DIRECTIONS: Please quote the material exactly, every line of it.

EXCERPTED DATA:

▶

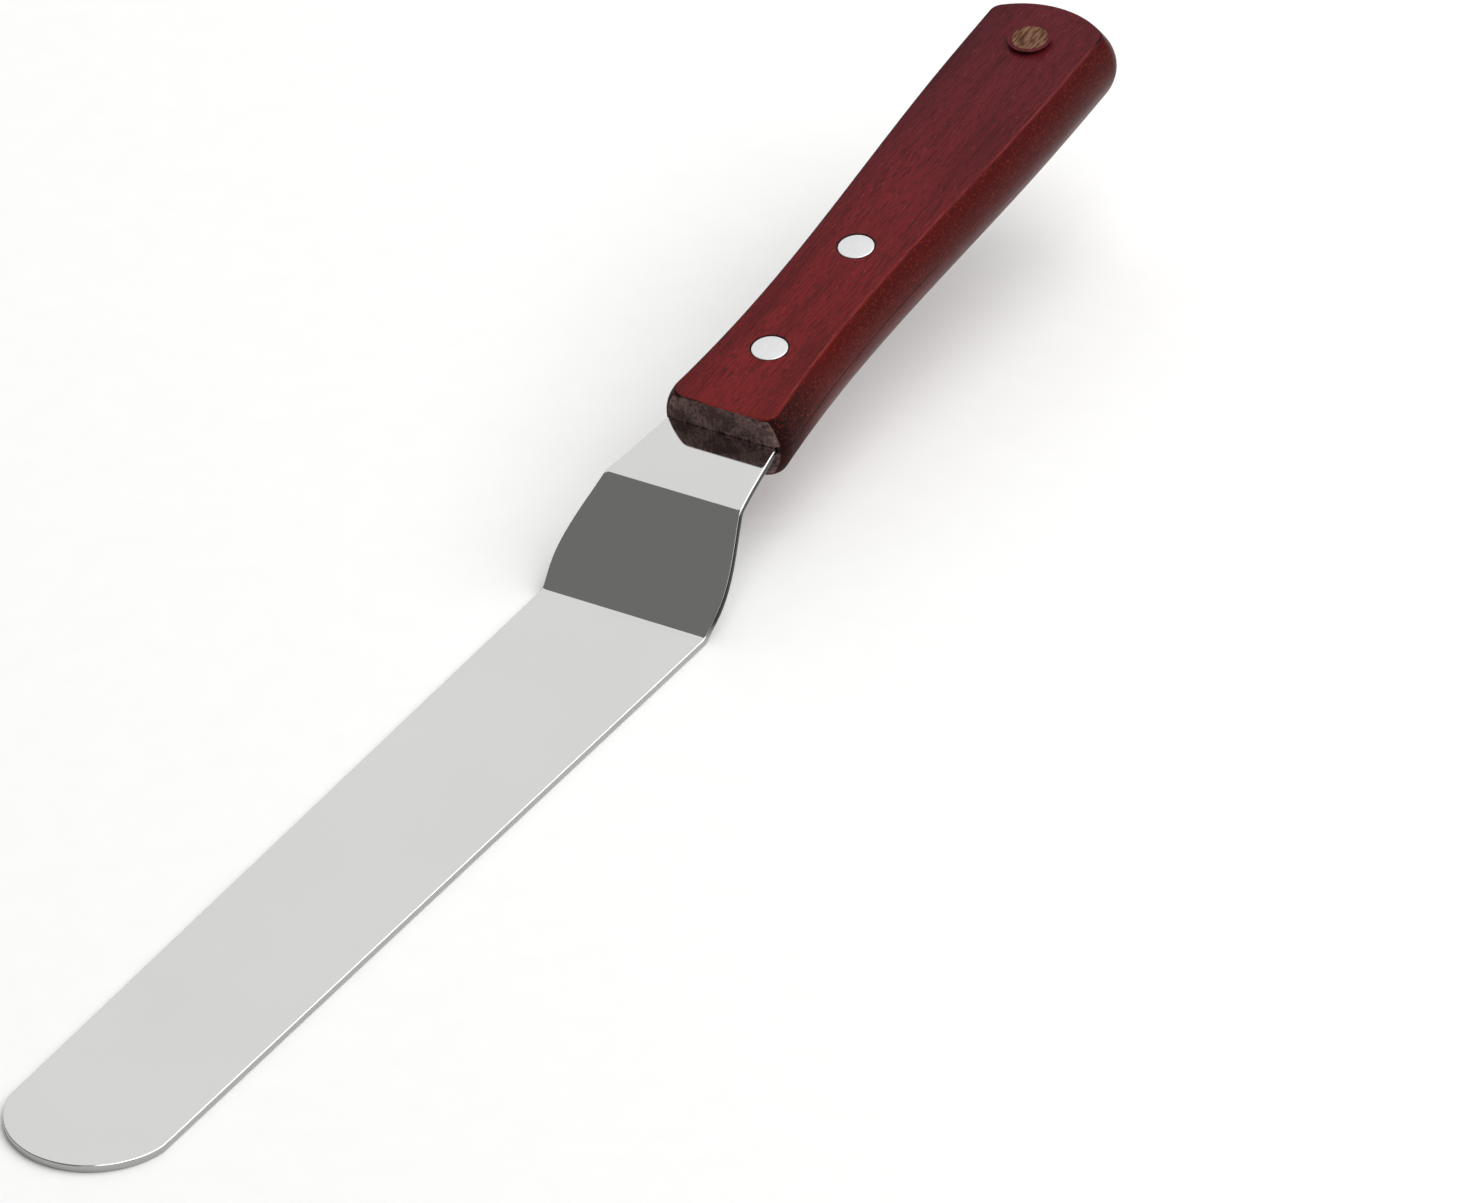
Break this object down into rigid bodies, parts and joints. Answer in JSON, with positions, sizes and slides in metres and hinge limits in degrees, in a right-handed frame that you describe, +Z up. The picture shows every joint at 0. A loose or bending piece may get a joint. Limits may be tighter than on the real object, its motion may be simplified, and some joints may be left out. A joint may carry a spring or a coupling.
{
  "type": "offset spatula",
  "caption": "Offset icing spatula: a long round-tipped steel blade cranked up through a riser and neck to a riveted hardwood handle with a hang hole.",
  "frame": {"origin": "on the underside of the blade, on the centre line, halfway along the blade's flat", "axes": "+X along the flat to the blade's tip, +Z up out of the blade's upper face, +Y to the left seen from the handle"},
  "size_m": [0.3986, 0.0398, 0.0492],
  "materials": {
    "polished_steel": "bright polished stainless steel with fine lengthwise polishing lines",
    "stained_hardwood": "red-brown stained hardwood under thin satin lacquer, bare and rough at the front end face and inside the hang hole",
    "rivet_aluminium": "sanded flush, satin"
  },
  "bodies": {
    "root": {"blade": "polished_steel", "handle": "stained_hardwood", "front_rivet_barrel": "rivet_aluminium", "front_rivet_pin": "rivet_aluminium", "rear_rivet_barrel": "rivet_aluminium", "rear_rivet_pin": "rivet_aluminium"}
  },
  "joints": []
}
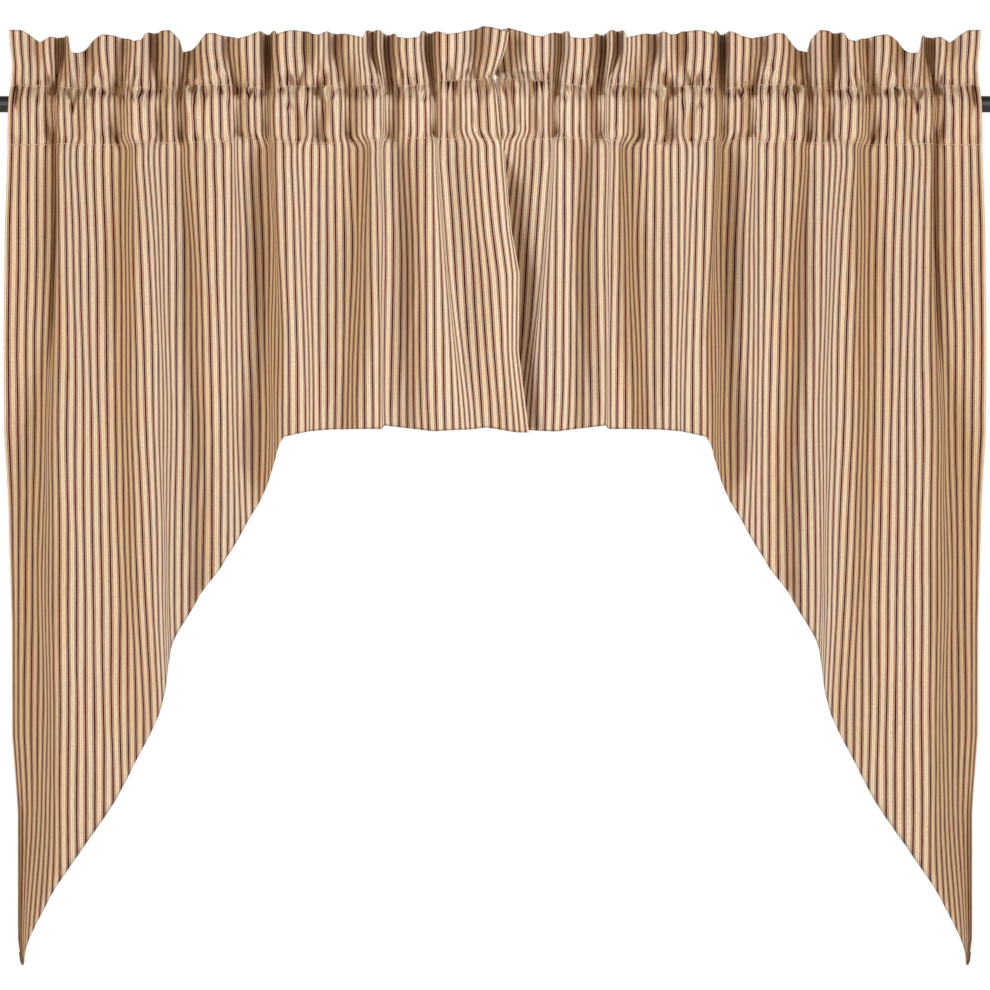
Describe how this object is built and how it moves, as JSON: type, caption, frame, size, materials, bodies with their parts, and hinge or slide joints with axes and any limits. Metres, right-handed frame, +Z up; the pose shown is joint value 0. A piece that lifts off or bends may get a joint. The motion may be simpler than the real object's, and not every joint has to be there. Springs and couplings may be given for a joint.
{
  "type": "swag and tail drape on rod",
  "caption": "Gathered rod-pocket swag and tail panels of striped ticking on a plain round rod, short at the middle with a long slanted tail at each side.",
  "frame": {"origin": "on the rod's axis, at the middle of its length", "axes": "+X along the rod to the viewer's right, +Y away from the viewer towards the window, +Z up; the face side of the cloth looks along -Y"},
  "size_m": [0.984, 0.0701, 0.9169],
  "materials": {
    "rod_black": "black, satin",
    "ticking": "matt woven cotton with fine upright stripes"
  },
  "bodies": {
    "root": {"rod": "rod_black", "left_panel": "ticking", "right_panel": "ticking"}
  },
  "joints": []
}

◀

COMPLETED EXERCISE:
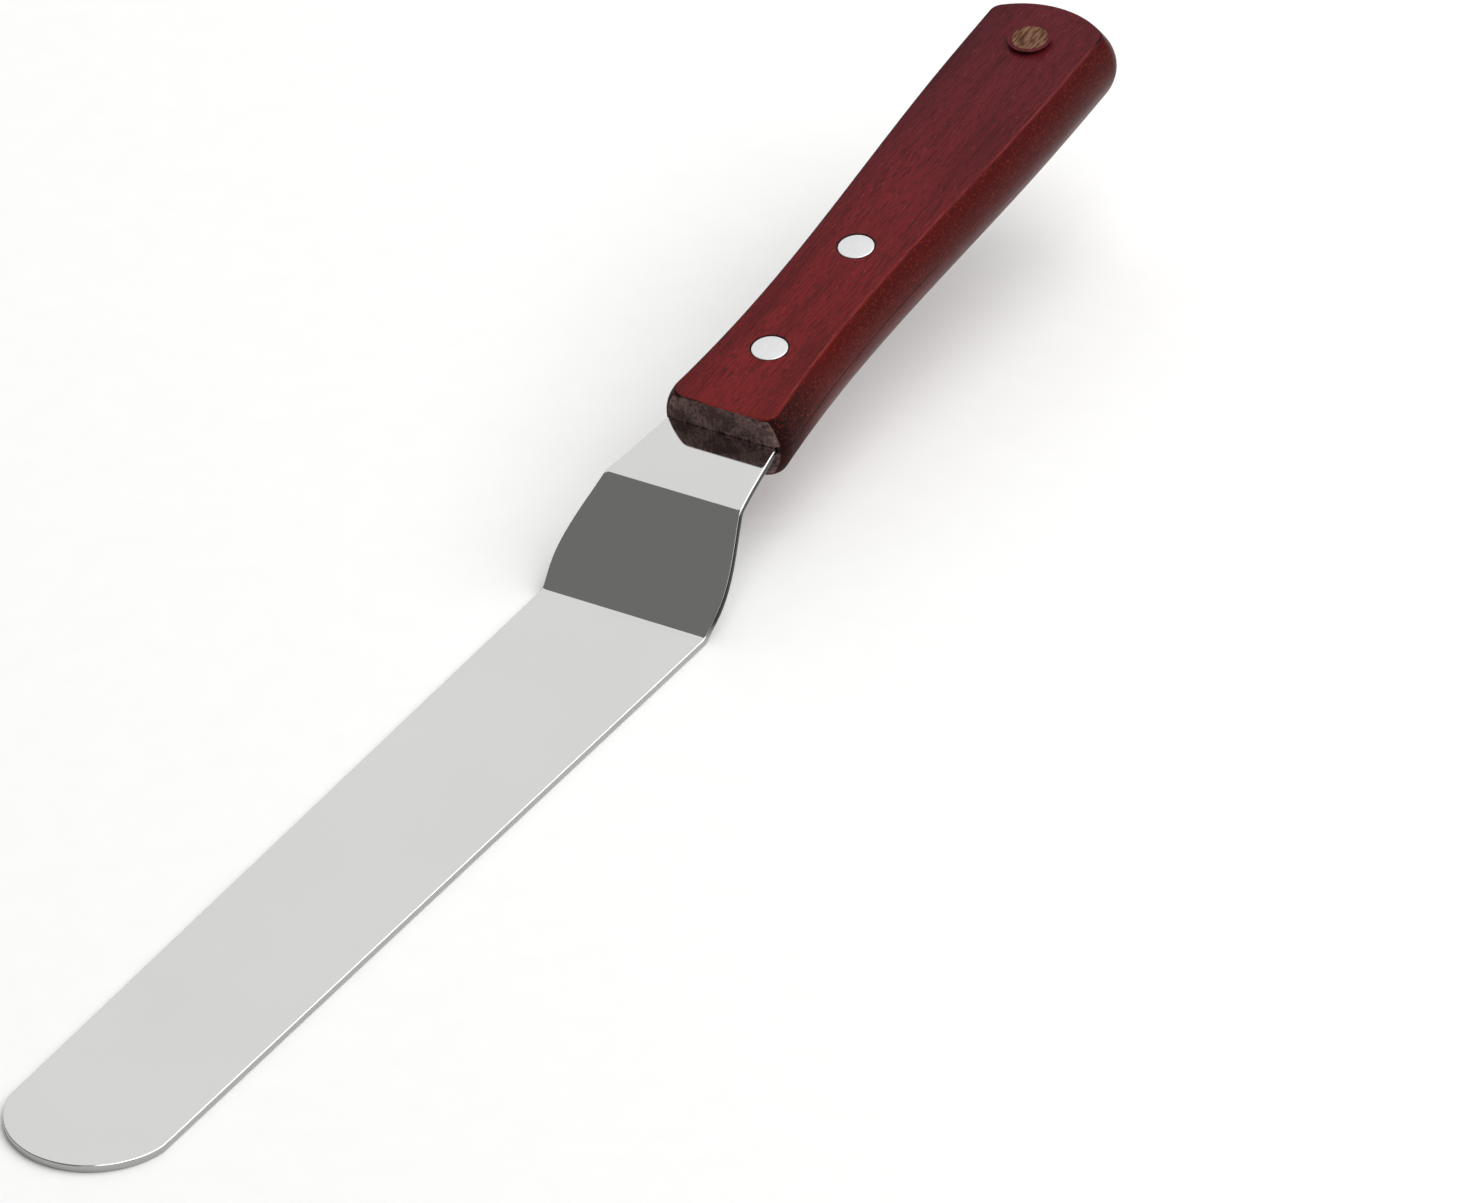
Break this object down into rigid bodies, parts and joints. Answer in JSON, with positions, sizes and slides in metres and hinge limits in degrees, in a right-handed frame that you describe, +Z up. The picture shows every joint at 0. A loose or bending piece may get a joint. Limits may be tighter than on the real object, its motion may be simplified, and some joints may be left out. A joint may carry a spring or a coupling.
{
  "type": "offset spatula",
  "caption": "Offset icing spatula: a long round-tipped steel blade cranked up through a riser and neck to a riveted hardwood handle with a hang hole.",
  "frame": {"origin": "on the underside of the blade, on the centre line, halfway along the blade's flat", "axes": "+X along the flat to the blade's tip, +Z up out of the blade's upper face, +Y to the left seen from the handle"},
  "size_m": [0.3986, 0.0398, 0.0492],
  "materials": {
    "polished_steel": "bright polished stainless steel with fine lengthwise polishing lines",
    "stained_hardwood": "red-brown stained hardwood under thin satin lacquer, bare and rough at the front end face and inside the hang hole",
    "rivet_aluminium": "sanded flush, satin"
  },
  "bodies": {
    "root": {"blade": "polished_steel", "handle": "stained_hardwood", "front_rivet_barrel": "rivet_aluminium", "front_rivet_pin": "rivet_aluminium", "rear_rivet_barrel": "rivet_aluminium", "rear_rivet_pin": "rivet_aluminium"}
  },
  "joints": []
}
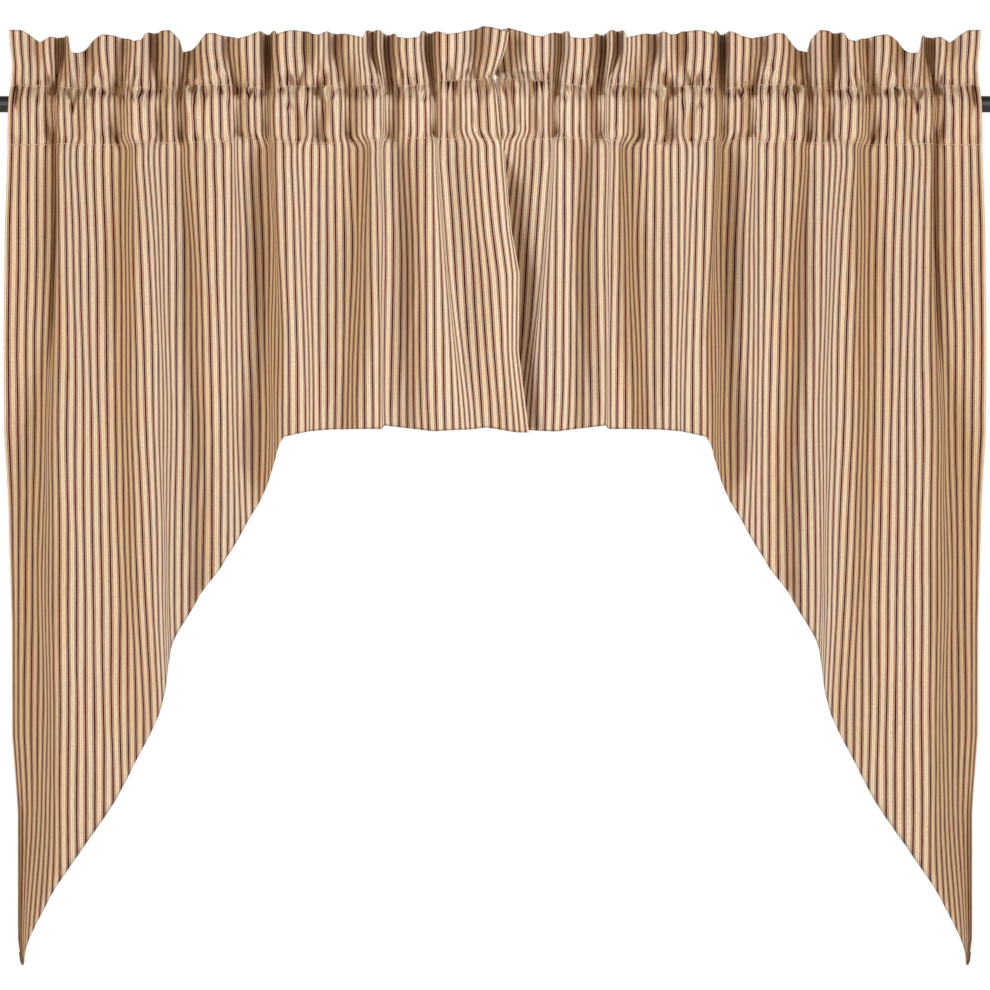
Describe how this object is built and how it moves, as JSON: type, caption, frame, size, materials, bodies with their parts, and hinge or slide joints with axes and any limits. Metres, right-handed frame, +Z up; the pose shown is joint value 0. A piece that lifts off or bends may get a joint. The motion may be simpler than the real object's, and not every joint has to be there. Springs and couplings may be given for a joint.
{
  "type": "swag and tail drape on rod",
  "caption": "Gathered rod-pocket swag and tail panels of striped ticking on a plain round rod, short at the middle with a long slanted tail at each side.",
  "frame": {"origin": "on the rod's axis, at the middle of its length", "axes": "+X along the rod to the viewer's right, +Y away from the viewer towards the window, +Z up; the face side of the cloth looks along -Y"},
  "size_m": [0.984, 0.0701, 0.9169],
  "materials": {
    "rod_black": "black, satin",
    "ticking": "matt woven cotton with fine upright stripes"
  },
  "bodies": {
    "root": {"rod": "rod_black", "left_panel": "ticking", "right_panel": "ticking"}
  },
  "joints": []
}